Recording is a double-edged sword. If only one party is recording, and that party has an agenda, it’s possible to create almost any impression. (With AI, it may become possible to generate convincing fakes to prove just about anything.) Excerpt 30 seconds of a class that includes a brief discussion of Marxism and you could make someone look pretty alarming. But if the professor has their own recording, it’s much easier to offer context.
Part of the issue, though, is ensuring that college leaders from the department chair level on up understand what academic freedom is and why it matters. That’s true for practical reasons as well as philosophical ones. If you don’t know where the boundaries are supposed to be but instead take conflict avoidance as your guiding principle, then you are effectively empowering people with agendas. You’re giving them the de facto ability to drive out anyone they don’t like by objecting to them and then pointing to their own objection as evidence of controversy. Some actors have become very good at exploiting that tactic.
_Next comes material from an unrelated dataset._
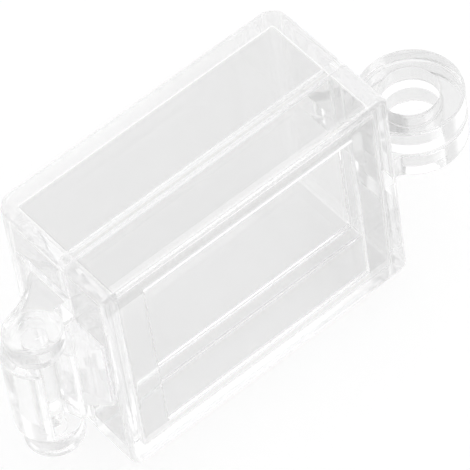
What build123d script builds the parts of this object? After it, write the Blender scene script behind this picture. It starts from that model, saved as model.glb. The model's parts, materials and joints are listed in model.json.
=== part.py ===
from build123d import *
from math import hypot, sqrt
import os

os.makedirs("parts", exist_ok=True)

# Clear two-part guard box, millimetres: +X from the hinge to the padlock eyes, +Y from base to cover, +Z up.
# The origin is under the middle of the whole outline, on the surface that the box lies on.

# Housing, with both halves closed
length = 58.0
height = 44.6
base_depth = 9.5
cover_depth = 18.4
rim_gap = 0.1
wall = 2.7
front_plate = 1.0
corner_r = 2.0
front_edge_r = 1.0
back_corner_r = 3.5
inner_corner_r = 0.8
inner_edge_r = 0.9
rim_round = 0.25

# Window in the base, where the switch comes through
window_side_margin = 7.8
window_top_margin = 4.6
window_bottom_margin = 5.4

# Lip of the base inside the rim of the cover
lip_thickness = 1.3
lip_length = 2.1
lip_clearance = 0.15
lip_end_gap = 0.3

# Padlock eyes, one on each half
eye_r = 9.0
eye_hole_r = 5.0
eye_thickness = 5.2
eye_gap = 0.3
eye_reach = 11.1
base_eye_flare_r = 2.5
cover_eye_flare_r = 6.0
eye_round = 0.5

# Snap hinge: a spindle between two ears on the cover, and an open clip on the base
hinge_reach = 7.8
hinge_setback = 0.3
spindle_r = 2.2
spindle_clearance = 0.08
ear_r = 5.0
ear_thickness = 4.6
ear_flare_r = 10.0
ear_round = 0.8
end_mark_r = 2.2
end_mark_depth = 0.4
hinge_span = 28.2
clip_r = 6.0
clip_length = 17.3
clip_top_gap = 0.4
clip_round = 0.4
slot_width = 3.6
slot_mouth_width = 6.0
jaw_round = 0.6
web_setback = 1.8
web_step = 0.6
web_rise = 2.0
arm_root = 1.0

# Places worked out from the sizes
hinge_end = -(length + eye_reach + eye_r - hinge_reach - clip_r) / 2
eye_end = hinge_end + length
middle_x = hinge_end + length / 2
middle_z = height / 2
front = -(base_depth + rim_gap + cover_depth) / 2
base_rim = front + base_depth
cover_rim = base_rim + rim_gap
back = cover_rim + cover_depth
hinge_x = hinge_end - hinge_reach
hinge_y = base_rim - hinge_setback
hinge_top = middle_z + hinge_span / 2
hinge_bottom = middle_z - hinge_span / 2
clip_top = hinge_top - ear_thickness - clip_top_gap
clip_bottom = clip_top - clip_length
eye_x = eye_end + eye_reach
eye_y = (base_rim + cover_rim) / 2
cover_eye_bottom = middle_z + eye_gap / 2
base_eye_bottom = middle_z - eye_gap / 2 - eye_thickness


def depth_plane(y):
    """Upright plane across the box at one depth, looking from the front."""
    return Plane((middle_x, y, middle_z), x_dir=(1, 0, 0), z_dir=(0, -1, 0))


def box_outline(inset):
    """Rounded outline of the box seen from the front, drawn in by an inset."""
    with BuildSketch() as outline:
        corner = max(corner_r - inset, inner_corner_r)
        RectangleRounded(length - 2 * inset, height - 2 * inset, corner)
    return outline.sketch


def cover_plan(inset):
    """Plan of the cover, with its two back corners rounded, drawn in by an inset."""
    corner = max(back_corner_r - inset, inner_corner_r)
    with BuildSketch() as plan:
        with Locations((middle_x, (cover_rim + back - inset) / 2)):
            Rectangle(length - 2 * inset, cover_depth - inset)
        fillet(plan.vertices().sort_by(Axis.Y)[-2:], corner)
    return plan.sketch


def round_long_edges(box, rounding):
    """Round the top and bottom edges of a box, but not the ones at its open rim."""
    rim_y = box.faces().sort_by(Axis.Y)[0].center().Y
    for side in (0, -1):
        edges = box.faces().filter_by(Axis.Z).sort_by(Axis.Z)[side].edges()
        fillet(edges.filter_by(lambda edge: edge.center().Y > rim_y + rounding / 2), rounding)


def arm_outline(wall_x, centre_x, centre_y, round_r, flare_r, side, rim_y):
    """Plan of a round eye and the arm that joins it to an end wall.

    The arm is straight along the rim. Its other side is a hollow flare that touches both the
    wall and the round. side is -1 for a flare towards the front, and 1 towards the back.
    """
    out = 1 if centre_x > wall_x else -1
    flare_x = wall_x + out * flare_r
    flare_y = centre_y + side * sqrt((round_r + flare_r) ** 2 - (centre_x - flare_x) ** 2)
    share = flare_r / (round_r + flare_r)
    touch = (flare_x + (centre_x - flare_x) * share, flare_y + (centre_y - flare_y) * share)
    way_x = (touch[0] - flare_x) / flare_r - out
    way_y = (touch[1] - flare_y) / flare_r
    scale = flare_r / hypot(way_x, way_y)
    halfway = (flare_x + way_x * scale, flare_y + way_y * scale)
    with BuildSketch() as arm:
        with BuildLine():
            flare = ThreePointArc((wall_x, flare_y), halfway, touch)
            Polyline(
                flare @ 1,
                (centre_x, rim_y),
                (wall_x - out * arm_root, rim_y),
                (wall_x - out * arm_root, flare_y),
                flare @ 0,
            )
        make_face()
        with Locations((centre_x, centre_y)):
            Circle(round_r)
    return arm.sketch


def round_rims(solid, centre_x, centre_y, radius, fillet_r):
    """Round the circular edges of one radius that are centred on a vertical axis."""
    rims = solid.edges().filter_by(GeomType.CIRCLE).filter_by(
        lambda edge: abs(edge.radius - radius) < 1e-6
        and hypot(edge.arc_center.X - centre_x, edge.arc_center.Y - centre_y) < 1e-6
    )
    fillet(rims, fillet_r)


# Space inside the base, with its end corners rounded for the flow of the plastic
with BuildPart() as base_space:
    with BuildSketch(depth_plane(front + front_plate)):
        add(box_outline(wall))
    extrude(amount=-(base_depth - front_plate + lip_length))
    fillet(base_space.faces().sort_by(Axis.Y)[0].edges().filter_by(Axis.Z), inner_edge_r)

# Base: a shallow frame with the window, the inner lip, the lower eye and the hinge clip
with BuildPart() as base_frame:
    with BuildSketch(depth_plane(front)):
        add(box_outline(0))
    extrude(amount=-base_depth)
    fillet(base_frame.faces().sort_by(Axis.Y)[0].edges(), front_edge_r)
    fillet(base_frame.faces().sort_by(Axis.Y)[-1].edges(), rim_round)
    with BuildSketch(depth_plane(base_rim)):
        add(box_outline(wall - lip_thickness))
    extrude(amount=-lip_length)
    fillet(base_frame.faces().sort_by(Axis.Y)[-1].edges(), rim_round)
    add(base_space.part, mode=Mode.SUBTRACT)
    with BuildSketch(depth_plane(front)):
        with Locations((0, (window_bottom_margin - window_top_margin) / 2)):
            Rectangle(
                length - 2 * window_side_margin,
                height - window_top_margin - window_bottom_margin,
            )
    extrude(amount=-front_plate, mode=Mode.SUBTRACT)

# Lower padlock eye
with BuildPart() as base_eye:
    with BuildSketch(Plane.XY.offset(base_eye_bottom)):
        add(arm_outline(eye_end, eye_x, eye_y, eye_r, base_eye_flare_r, -1, base_rim))
        with Locations((eye_x, eye_y)):
            Circle(eye_hole_r, mode=Mode.SUBTRACT)
    extrude(amount=eye_thickness)
    round_rims(base_eye, eye_x, eye_y, eye_r, eye_round)

# Hinge clip, open at the front so that it snaps over the spindle, and the web that carries it
with BuildPart() as clip:
    with BuildSketch(Plane.XY.offset(clip_bottom)) as clip_outline:
        with Locations((hinge_x, hinge_y)):
            Circle(clip_r)
            Circle(spindle_r + spindle_clearance, mode=Mode.SUBTRACT)
        with BuildLine():
            Polyline(
                (hinge_x - slot_width / 2, hinge_y),
                (hinge_x + slot_width / 2, hinge_y),
                (hinge_x + slot_width / 2, hinge_y - spindle_r),
                (hinge_x + slot_mouth_width / 2, hinge_y - clip_r),
                (hinge_x - slot_mouth_width / 2, hinge_y - clip_r),
                (hinge_x - slot_width / 2, hinge_y - spindle_r),
                close=True,
            )
        make_face(mode=Mode.SUBTRACT)
        fillet(clip_outline.vertices().sort_by(Axis.Y)[:2], jaw_round)
    extrude(amount=clip_length)
    round_rims(clip, hinge_x, hinge_y, clip_r, clip_round)
    with BuildSketch(Plane.XY.offset(clip_bottom + web_rise)):
        with BuildLine():
            Polyline(
                (hinge_x, hinge_y),
                (hinge_x, base_rim),
                (hinge_end + arm_root, base_rim),
                (hinge_end + arm_root, front + web_setback),
                (hinge_end - web_step, front + web_setback),
                close=True,
            )
        make_face()
        with Locations((hinge_x, hinge_y)):
            Circle((spindle_r + clip_r) / 2, mode=Mode.SUBTRACT)
    extrude(amount=clip_length - web_rise - clip_round)

with BuildPart() as base:
    add(base_frame.part)
    add(base_eye.part)
    add(clip.part)

base.part.label = "base_frame"
export_step(base.part, "parts/base_frame.step")

# Space inside the cover, with the step that takes the lip
with BuildPart() as cover_space:
    with BuildSketch(Plane.XY.offset(wall)):
        add(cover_plan(wall))
    extrude(amount=height - 2 * wall)
    round_long_edges(cover_space, inner_corner_r)
    with BuildSketch(depth_plane(cover_rim)):
        add(box_outline(wall - lip_thickness - lip_clearance))
    extrude(amount=-(lip_length + lip_end_gap - rim_gap))

# Upper padlock eye
with BuildPart() as cover_eye:
    with BuildSketch(Plane.XY.offset(cover_eye_bottom)):
        add(arm_outline(eye_end, eye_x, eye_y, eye_r, cover_eye_flare_r, 1, cover_rim))
        with Locations((eye_x, eye_y)):
            Circle(eye_hole_r, mode=Mode.SUBTRACT)
    extrude(amount=eye_thickness)
    round_rims(cover_eye, eye_x, eye_y, eye_r, eye_round)

# Hinge ears, with the spindle between them
with BuildPart() as ears:
    for ear_bottom in (hinge_bottom, hinge_top - ear_thickness):
        with BuildSketch(Plane.XY.offset(ear_bottom)):
            add(arm_outline(hinge_end, hinge_x, hinge_y, ear_r, ear_flare_r, 1, cover_rim))
        extrude(amount=ear_thickness)
    round_rims(ears, hinge_x, hinge_y, ear_r, ear_round)
    with BuildSketch(Plane.XY.offset(hinge_bottom + ear_thickness)):
        with Locations((hinge_x, hinge_y)):
            Circle(spindle_r)
    extrude(amount=hinge_span - 2 * ear_thickness)
    for mark_bottom in (hinge_bottom, hinge_top - end_mark_depth):
        with BuildSketch(Plane.XY.offset(mark_bottom)):
            with Locations((hinge_x, hinge_y)):
                Circle(end_mark_r)
        extrude(amount=end_mark_depth, mode=Mode.SUBTRACT)

# Cover: the deep half that closes over the switch
with BuildPart() as cover:
    with BuildSketch():
        add(cover_plan(0))
    extrude(amount=height)
    round_long_edges(cover, corner_r)
    fillet(cover.faces().sort_by(Axis.Y)[0].edges(), rim_round)
    add(cover_eye.part)
    add(ears.part)
    add(cover_space.part, mode=Mode.SUBTRACT)

cover.part.label = "cover_shell"
export_step(cover.part, "parts/cover_shell.step")
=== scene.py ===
import json
from math import pi, radians

import bpy
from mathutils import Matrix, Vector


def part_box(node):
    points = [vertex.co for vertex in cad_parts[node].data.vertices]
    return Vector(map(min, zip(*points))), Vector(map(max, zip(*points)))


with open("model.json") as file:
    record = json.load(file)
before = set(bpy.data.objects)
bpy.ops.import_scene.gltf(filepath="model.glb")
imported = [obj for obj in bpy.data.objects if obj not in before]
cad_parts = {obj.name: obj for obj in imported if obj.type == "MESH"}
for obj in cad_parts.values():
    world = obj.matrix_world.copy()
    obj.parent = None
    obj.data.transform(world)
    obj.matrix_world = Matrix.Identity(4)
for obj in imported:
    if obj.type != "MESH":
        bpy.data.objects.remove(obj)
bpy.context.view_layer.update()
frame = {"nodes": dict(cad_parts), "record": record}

# Base half: the shallow frame with the window, the lip, the lower padlock eye and the hinge clip.
# It is one injection moulding in clear plastic, polished on the walls and duller on the clip,
# and its clip is pushed over the spindle of the cover. Both halves are moulded alike.
mounts = {mount["name"]: mount for mount in frame["record"]["mounts"]}
wall_face = mounts["wall_face"]
eye_bore = mounts["padlock_bore"]
base_low, base_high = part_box("base_frame")
cover_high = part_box("cover_shell")[1]
housing_length = 0.058
housing_depth = cover_high[1] - base_low[1]
housing_height = base_high[2] - base_low[2]
housing_middle = (
    wall_face["pos_m"][0],
    (cover_high[1] + base_low[1]) / 2,
    (base_high[2] + base_low[2]) / 2,
)
wall = 0.0027
front_clear = 0.0025
window_side_margin = 0.0078
window_top_margin = 0.0046


class Wiring:
    """A node tree that is built up from left to right."""

    def __init__(self, tree):
        self.tree = tree

    def node(self, kind, **settings):
        made = self.tree.nodes.new("ShaderNode" + kind)
        for name, value in settings.items():
            setattr(made, name, value)
        return made

    def feed(self, socket, value):
        """Give a socket a number, a colour or another node's output."""
        if isinstance(value, bpy.types.NodeSocket):
            self.tree.links.new(value, socket)
        else:
            socket.default_value = value

    def feed_all(self, node, **values):
        """Feed the sockets of a node by their names, with _ for each space."""
        for name, value in values.items():
            self.feed(node.inputs[name.replace("_", " ")], value)

    def number(self, operation, *values):
        made = self.node("Math", operation=operation)
        for socket, value in zip(made.inputs, values):
            self.feed(socket, value)
        return made.outputs[0]

    def vector(self, operation, *vectors):
        made = self.node("VectorMath", operation=operation)
        for socket, vector in zip(made.inputs, vectors):
            self.feed(socket, vector)
        return made

    def split(self, vector):
        made = self.node("SeparateXYZ")
        self.feed(made.inputs[0], vector)
        return made.outputs["X"], made.outputs["Y"], made.outputs["Z"]

    def blend(self, share, first, second):
        """Mix two colours: they go in at a Mix node's sockets 6 and 7, and come out at 2."""
        made = self.node("Mix", data_type="RGBA")
        self.feed(made.inputs["Factor"], share)
        self.feed(made.inputs[6], first)
        self.feed(made.inputs[7], second)
        return made.outputs[2]

    def rise(self, value, start, end, low=0.0, high=1.0):
        """Go softly from low to high while a value goes from start to end."""
        made = self.node("MapRange", interpolation_type="SMOOTHSTEP")
        self.feed_all(made, Value=value, From_Min=start, From_Max=end, To_Min=low, To_Max=high)
        return made.outputs["Result"]

    def clouds(self, place, scale, detail):
        made = self.node("TexNoise")
        self.feed_all(made, Vector=place, Scale=scale, Detail=detail)
        return made.outputs["Fac"]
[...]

Even if you want to avoid all conflict, you don’t always know what will set someone off. Once when I taught a debate class, I assigned Jonathan Swift’s “A Modest Proposal” as a reading; the point was to distinguish between the form of an argument and its content. One student took grave offense, believing—even after an in-class discussion in which I explained the concept of parody—that I was advocating cannibalism. Satire doesn’t always register.
Controversy is not a sign that someone is wrong. It’s a sign that people see the same thing differently. Given freedom and a range of perspectives, that’s normal. Helping students navigate that should be part of what higher education does.
Yes, there are borderline cases. That’s where relevance can be a useful criterion. Academic freedom is supposed to be in service of the point of a course, or the goal of a research project. If you’re doing an American history class, some exposure to documents or clips with clearly racist content may well be germane to the class. Using those same materials as the basis for word problems in an algebra class would be gratuitously offensive.
As the political climate becomes more fraught, it’s all the more important for academic leaders to understand—and be able to explain and stand by—the importance of reasoned disagreement. That’s true among colleagues, and it’s true with students. It’s difficult to push in that direction when the larger culture is pushing the other way. But that’s when it matters most. If instead we default to conflict avoidance, there won’t be any end to it.